This week, the government of India is to table a bill in Parliament that proposes to make the “triple talaq” a criminal offense. The bill has already been cleared by the cabinet and the government hopes to get parliamentary clearance soon for it to become a law.
Triple talaq is a divorce procedure in the Muslim community that gives men the right to divorce their wives by uttering the word talaq (divorce) three times. The much-disputed practice has been banned in many Islamic countries worldwide, but is still practiced by some Indian Muslims, since the constitution allows religions to follow their own laws in personal matters such as marriage, divorce and property inheritance.
In spite of the different schools of thought over interpretations of the Koran, most people argue that there is no mention of triple talaq, or talaq-e-biddat, in the religious text. However, the practice is still common, depriving women of any say in the matter of divorce. In such conditions of unilateral divorce by their husbands, women are usually left homeless and abandoned.
Current legal status
To put an end to this discriminatory practice, the Indian Supreme Court in a landmark ruling in August declared the practice unconstitutional, and advised the government to enact a law to this affect. Consequently, the government drafted the Muslim Women (Protection of Rights of Marriage) Bill, which criminalizes instant divorce and makes it a non-bailable offense that can lead to imprisonment of up to three years upon conviction.
The bill also envisages granting the custody of any minor children to the affected woman and makes it mandatory for the husband to pay maintenance to his wife and child support towards any children.
Voices of dissent
The government has been pushing for the legislation as a step toward gender justice and gender equality and empowering women. However, the All India Muslim Personal Law Board (AIMPLB), which has done very little to stop this discriminatory practice, has woken up to condemn the law as contradictory to the rights of women.

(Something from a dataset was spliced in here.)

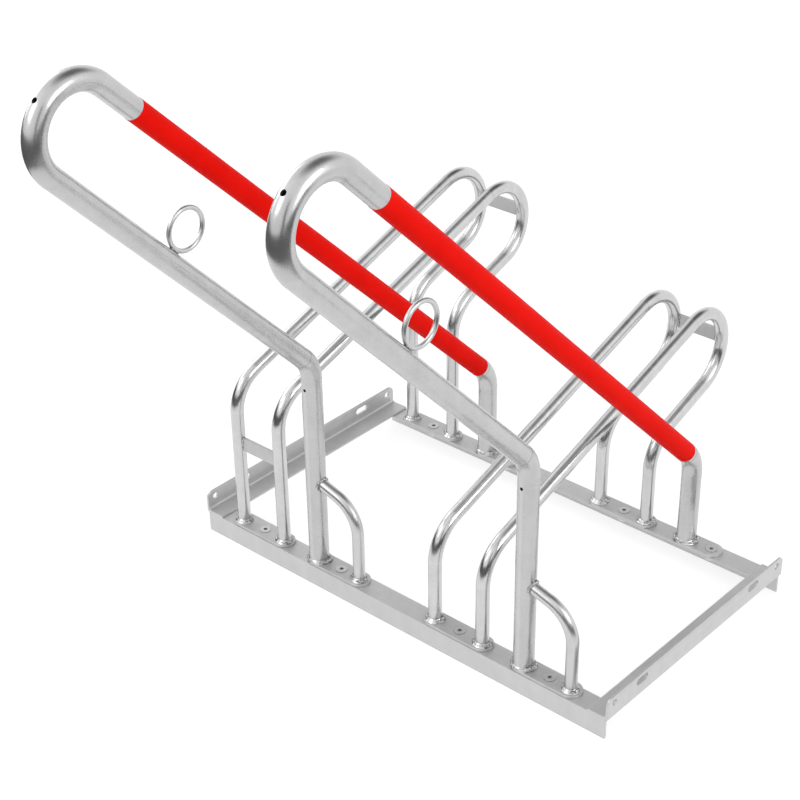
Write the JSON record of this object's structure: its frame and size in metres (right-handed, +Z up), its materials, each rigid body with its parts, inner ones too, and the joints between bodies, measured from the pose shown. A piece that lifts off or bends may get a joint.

While I agree to the point that any law should involve the stakeholders in drafting of the provisions, which was not done in this case, I also feel that the AIMPLB had enough time to introduce internal reforms to abolish such discriminatory practices. If the AIMPLB had cared for the interests of Muslim women, the issue would have long ago been sorted without any government interference.
Analysis of the law
The bill will probably be passed by Parliament in the current session, since the government holds a majority. However, since the law involves dealing with the lives of people, its provisions on criminalization need to be reconsidered on many parameters, including the long-term outcomes.
There are many basic questions so far unanswered. If the husband is imprisoned for instant divorce, how will he provide maintenance to his ex-wife and children? If the divorce becomes void and the man has been jailed, can the court or law ensure a cordial relationship between the couple, in which one party has to serve a prison term because of the complaint of the other?
The bill also fails to clarify the important issue of alimony. Such issues as child custody and financial independence for women are of utmost priority to ensure gender balance in society and relationships.
I agree that instant divorce makes a mockery of religion and the concept of gender equality, and it is essential that any such matters be approached with extra sensitivity, involving all stakeholders and experts to avoid any loopholes.
The repercussions of criminalizing instant divorce should also be considered. Unless a multiple-angle analysis of the long-term benefits and ill effects of the law are considered, its intent will remain superficial to bringing any relief for women on the ground.